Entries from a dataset
════════════════════

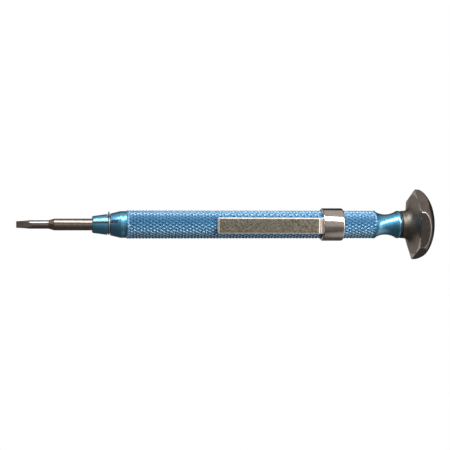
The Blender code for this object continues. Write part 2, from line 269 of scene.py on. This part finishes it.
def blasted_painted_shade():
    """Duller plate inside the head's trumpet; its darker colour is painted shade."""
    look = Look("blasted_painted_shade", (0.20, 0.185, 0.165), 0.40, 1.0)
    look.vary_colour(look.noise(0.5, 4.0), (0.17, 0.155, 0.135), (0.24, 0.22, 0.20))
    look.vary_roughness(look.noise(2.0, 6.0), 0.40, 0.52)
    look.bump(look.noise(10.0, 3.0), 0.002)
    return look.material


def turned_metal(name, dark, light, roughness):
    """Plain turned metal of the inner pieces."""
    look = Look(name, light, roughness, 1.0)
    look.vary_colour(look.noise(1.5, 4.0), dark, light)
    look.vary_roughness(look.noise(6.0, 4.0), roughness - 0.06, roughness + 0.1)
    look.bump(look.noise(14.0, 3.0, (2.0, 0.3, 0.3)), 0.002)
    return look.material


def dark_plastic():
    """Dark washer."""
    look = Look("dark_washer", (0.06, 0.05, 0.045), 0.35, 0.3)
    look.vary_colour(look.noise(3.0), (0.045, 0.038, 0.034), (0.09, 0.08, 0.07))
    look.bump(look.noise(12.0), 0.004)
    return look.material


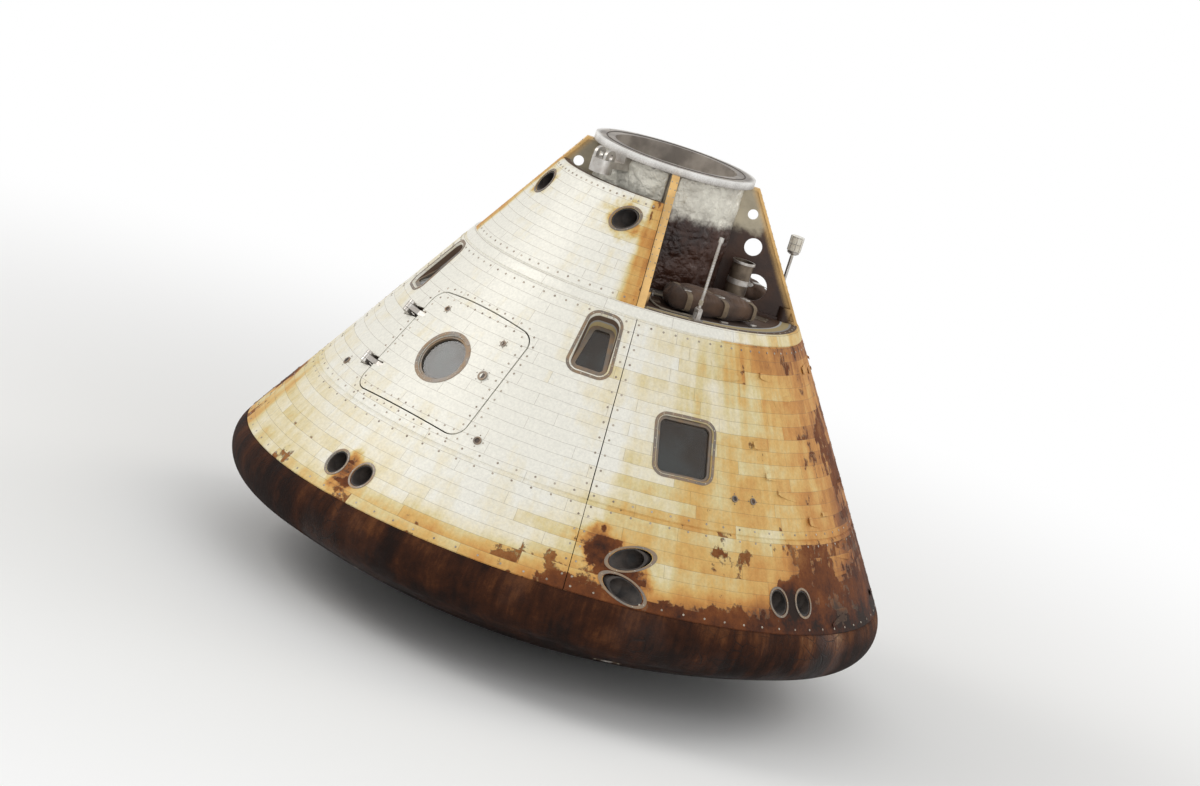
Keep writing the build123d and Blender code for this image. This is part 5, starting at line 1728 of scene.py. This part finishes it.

════════════════════

**Set exercise**.
Copy the entries above exactly, leaving none out.

**Finished exercise**.
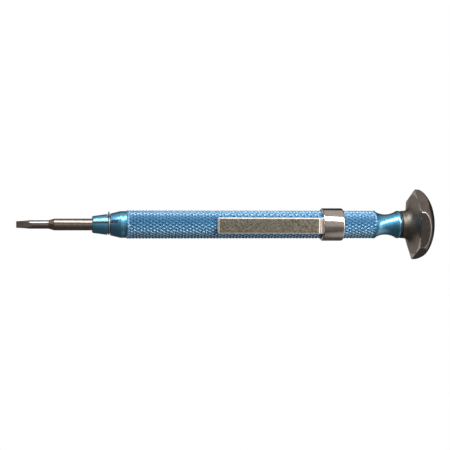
The Blender code for this object continues. Write part 2, from line 269 of scene.py on. This part finishes it.
def blasted_painted_shade():
    """Duller plate inside the head's trumpet; its darker colour is painted shade."""
    look = Look("blasted_painted_shade", (0.20, 0.185, 0.165), 0.40, 1.0)
    look.vary_colour(look.noise(0.5, 4.0), (0.17, 0.155, 0.135), (0.24, 0.22, 0.20))
    look.vary_roughness(look.noise(2.0, 6.0), 0.40, 0.52)
    look.bump(look.noise(10.0, 3.0), 0.002)
    return look.material


def turned_metal(name, dark, light, roughness):
    """Plain turned metal of the inner pieces."""
    look = Look(name, light, roughness, 1.0)
    look.vary_colour(look.noise(1.5, 4.0), dark, light)
    look.vary_roughness(look.noise(6.0, 4.0), roughness - 0.06, roughness + 0.1)
    look.bump(look.noise(14.0, 3.0, (2.0, 0.3, 0.3)), 0.002)
    return look.material


def dark_plastic():
    """Dark washer."""
    look = Look("dark_washer", (0.06, 0.05, 0.045), 0.35, 0.3)
    look.vary_colour(look.noise(3.0), (0.045, 0.038, 0.034), (0.09, 0.08, 0.07))
    look.bump(look.noise(12.0), 0.004)
    return look.material


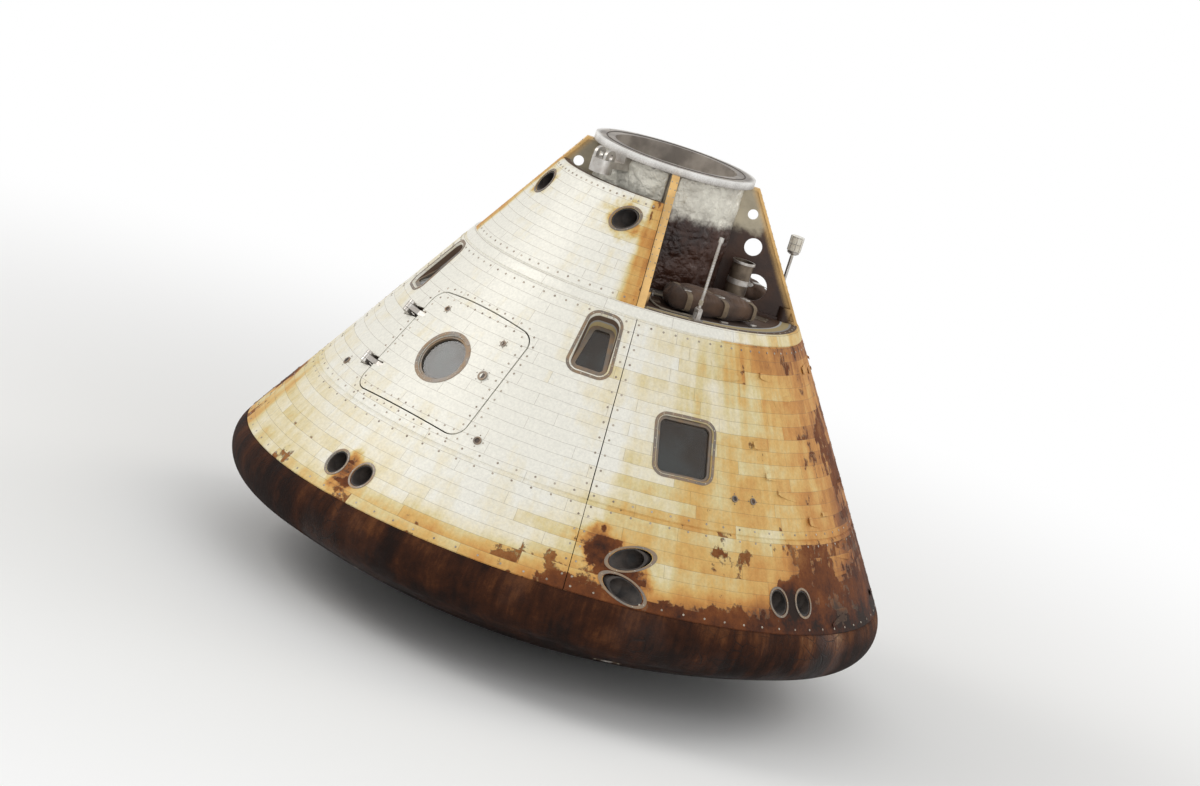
Keep writing the build123d and Blender code for this image. This is part 5, starting at line 1728 of scene.py. This part finishes it.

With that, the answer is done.